JPG : D'abord, nous donnons l'exemple en matière de non-artificialisation des sols. Tout notre développement, économique et urbanistique se fait en réutilisant des friches urbaines ou en reconstruisant la ville sur elle-même : regardez le Pôle Gare, l'ancien quartier de Beaulieu devenu Les Clos, et les projets que nous conduisons à La Madeleine et ailleurs. Mieux encore, en matière de logements, nous rendons leur ville aux Chartrains en verdissant davantage leur quotidien : désormais, les immeubles d'habitation disposent de leurs parkings en sous-sol. Et non plus en surface, où le stationnement cannibalisait l'espace, l'asphaltait et le bétonnait, le transformant en autoroute à inondation en cas de pluies abondantes. Désormais on peut planter ces espaces libérés et l'eau de pluie peut s'infiltrer… Mais non, nos pseudo-écolos continuent de râler, ils vont même jusqu'à se réjouir que des procédures administratives ralentissent l'aménagement des terrains de l'ancienne base aérienne 122, sur le plateau nord-est, comme nous disons maintenant. Alors que ces ralentissements ont pour unique conséquence de freiner l'amélioration du cadre de vie des milliers d'habitants de La Madeleine. Qui, eux, nous demandent d'aller plus vite ! Cessons d'opposer la nature aux habitants. La nature et l'arbre sont présents dans tous nos projets. Et même dans les projets des promoteurs privés, qui doivent respecter certaines obligations en la matière. L'autre jour encore, à propos du réaménagement de la place Morard, les services nous disaient qu'on ne pourrait pas planter d'arbres à tel endroit. La densité des réseaux souterrains s'y opposait. Mais nous planterons quand même des buissons et des arbustes.

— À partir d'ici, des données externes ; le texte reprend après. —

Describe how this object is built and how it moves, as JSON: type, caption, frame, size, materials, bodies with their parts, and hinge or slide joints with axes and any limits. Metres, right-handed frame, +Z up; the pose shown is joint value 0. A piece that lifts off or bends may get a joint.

VV : Vous parliez de parcs et de jardins. Comment avance le projet du Rigeard ?
JPG : Normalement, c'est-à-dire au fur et à mesure que nous faisons l'acquisition des terrains privés qui bordent le parc d'origine. Nous avons entrepris d'en doubler la surface, une extension qui se fait sur Lèves comme sur Chartres. Cet hiver, nous avons créé des cheminements balisés pour que les gens puissent y venir sans gêner les animaux qui bénéficient d'espaces protégés par des clôtures légères. Et puis, comme nous le faisons désormais dans plusieurs parcs de Chartres, nous ne replantons pas d'arbres au petit bonheur. Nous favorisons désormais les fruitiers. C'est bon pour les passants, c'est bon pour les animaux. Le cliché du « vivrensemble » ne concerne pas que les humains. Cessons d'opposer l'homme à la nature.